Further simplifying the above expression, we have ${{\left( 1-{{\sin }^{2}}x \right)}^{3}}-4{{\left( 1-{{\sin }^{2}}x \right)}^{2}}+8\left( 1-{{\sin }^{2}}x \right)$ .
We know that ${{\left( a+b \right)}^{3}}={{a}^{3}}+3{{a}^{2}}b+3a{{b}^{2}}+{{b}^{3}}$ and ${{\left( a+b \right)}^{2}}={{a}^{2}}+2ab+{{b}^{2}}$ .
Thus, expanding the expression ${{\left( 1-{{\sin }^{2}}x \right)}^{3}}-4{{\left( 1-{{\sin }^{2}}x \right)}^{2}}+8\left( 1-{{\sin }^{2}}x \right)$ , we have $1-3{{\sin }^{2}}x+3{{\sin }^{4}}x-{{\sin }^{6}}x-4-4{{\sin }^{4}}x+8{{\sin }^{2}}x+8-8{{\sin }^{2}}x$ .
So, we have ${{\cos }^{6}}x-4{{\cos }^{4}}x+8{{\cos }^{2}}x=-{{\sin }^{6}}x-{{\sin }^{4}}x-3{{\sin }^{2}}x+5.....\left( 1 \right)$ .
We can rewrite the expression $\sin x+{{\sin }^{2}}x+{{\sin }^{3}}x=1$ as $\sin x+{{\sin }^{3}}x=1-{{\sin }^{2}}x$ .
Squaring the equation $\sin x+{{\sin }^{3}}x=1-{{\sin }^{2}}x$ on both sides, we have ${{\left( \sin x+{{\sin }^{3}}x \right)}^{2}}={{\left( 1-{{\sin }^{2}}x \right)}^{2}}$ .
We know that ${{\left( a+b \right)}^{2}}={{a}^{2}}+2ab+{{b}^{2}}$ .
Thus, we have ${{\sin }^{2}}x+2{{\sin }^{4}}x+{{\sin }^{6}}x=1-2{{\sin }^{2}}x+{{\sin }^{4}}x$ .
Further simplifying the above expression, we have $-{{\sin }^{6}}x-{{\sin }^{4}}x-3{{\sin }^{2}}x=-1.....\left( 2 \right)$ .
Substituting the value of equation (2) in equation (1), we have ${{\cos }^{6}}x-4{{\cos }^{4}}x+8{{\cos }^{2}}x=5-1=4$ .
Hence, the value of expression ${{\cos }^{6}}x-4{{\cos }^{4}}x+8{{\cos }^{2}}x$ is 4, which is option (c).

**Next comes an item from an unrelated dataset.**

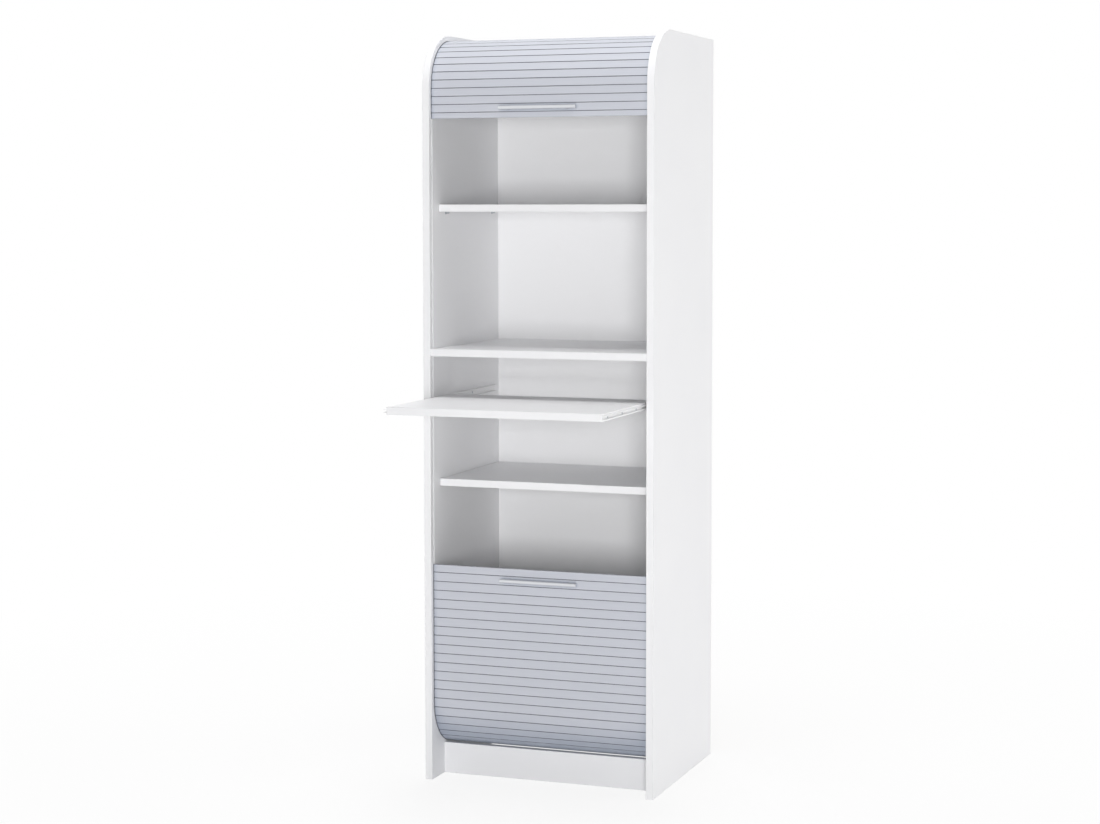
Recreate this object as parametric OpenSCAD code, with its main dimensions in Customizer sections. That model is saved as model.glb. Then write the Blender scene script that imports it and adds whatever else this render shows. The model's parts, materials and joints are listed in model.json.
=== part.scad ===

Note: Trigonometric functions are real functions which relate any angle of a right angled triangle to the ratios of any two of its sides. The widely used trigonometric functions are sine, cosine and tangent. However, we can also use their reciprocals, i.e., cosecant, secant and cotangent. We can use geometric definitions to express the value of these functions on various angles using unit circle (circle with radius 1). We also write these trigonometric functions as infinite series or as solutions to differential equations. Thus, allowing us to expand the domain of these functions from the real line to the complex plane. One should be careful while using the trigonometric identities and rearranging the terms to convert from one trigonometric function to the other one.